People
Dr Kiran Mehta
Leverhulme Early Career Fellow
School/Department: History, Politics and International Relations, School of
Email: km621@leicester.ac.uk
Profile
I am a historian of Britain and the British Empire in the eighteenth and nineteenth centuries with a particular focus on criminal law, punishment and coerced labour. I received my B.A. from Cornell University (Ithaca, NY, USA) and my MPhil and DPhil from the University of Oxford. My doctoral research focused on criminal imprisonment in the London metropolis. The most comprehensive study of English imprisonment in the past thirty years, this work significantly revised the history of the modern prison in Britain. It will be published in Spring 2025 with McGill-Queen's University Press as part of their States, Peoples and History of Social Change series.

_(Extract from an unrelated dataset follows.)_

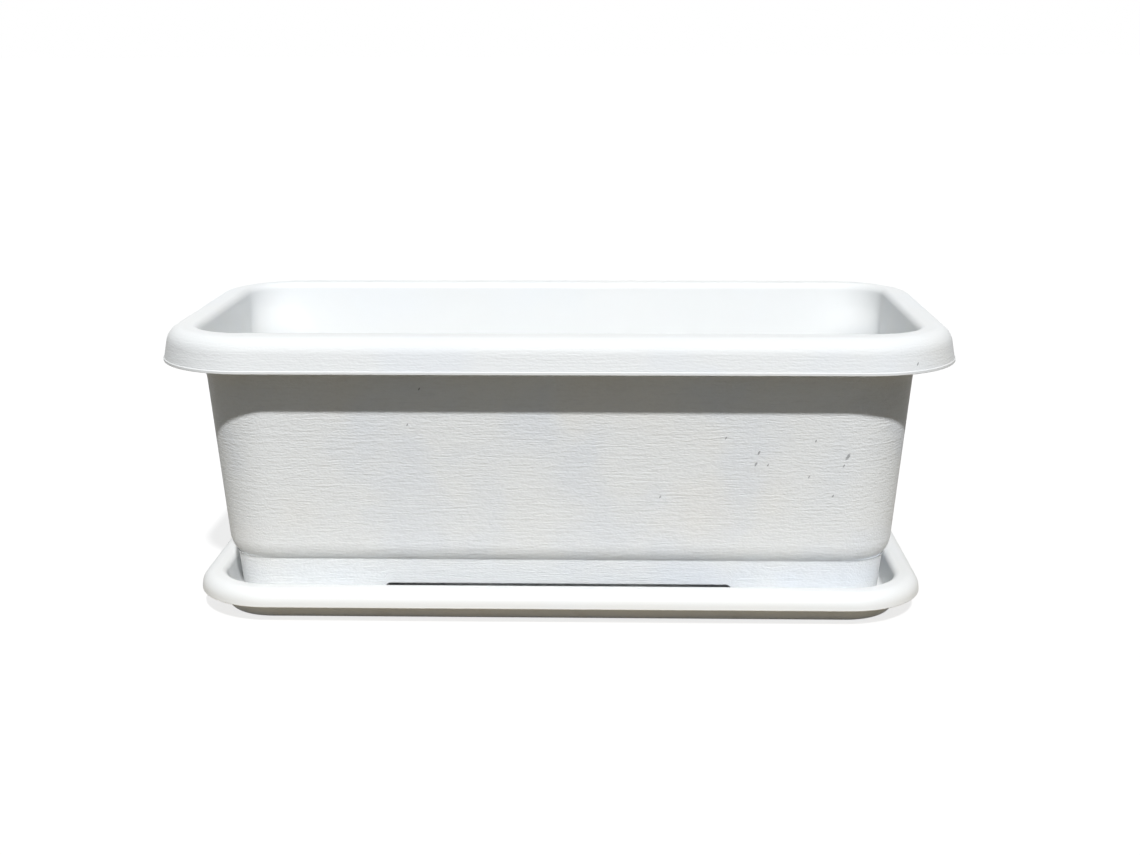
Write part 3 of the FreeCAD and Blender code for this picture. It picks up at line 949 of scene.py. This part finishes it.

Before coming to Leicester, I was a Lecturer in History at Worcester College, University of Oxford from September 2021 and September 2023. I was also a Lecturer at King's College London between January and July 2023. From October 2023 until April 2024, I was a Visiting Researcher at the Max Planck Institute for Legal History and Legal Theory in Frankfurt, Germany.
My new, Leverhulme-funded project is entitled Making Useful Subjects: Penal Labour in Britain and its Empire (1770-1895). It offers a critical new perspective on the negotiation of citizenship and subjecthood in nineteenth-century Britain and its Empire by exploring political incorporation through the lens of penal labour. Focusing on three key sites (England, Australia and Trinidad), it probes the intersections between the ‘civilising’ mission of penal labour and the ‘civilising’ mission of empire. More particularly, it looks at the motivations and aims that drove British authorities to set prisoners and convicts to work; the contours of penal labour; and the effects of penal labour. The research takes a comprehensive view of penal labour, bringing prisons, penal colonies, and penal settlements, across Britain and Empire, into the same frame. In so doing, it offers the first in-depth comparative exploration of penal labour in Britain and its Empire.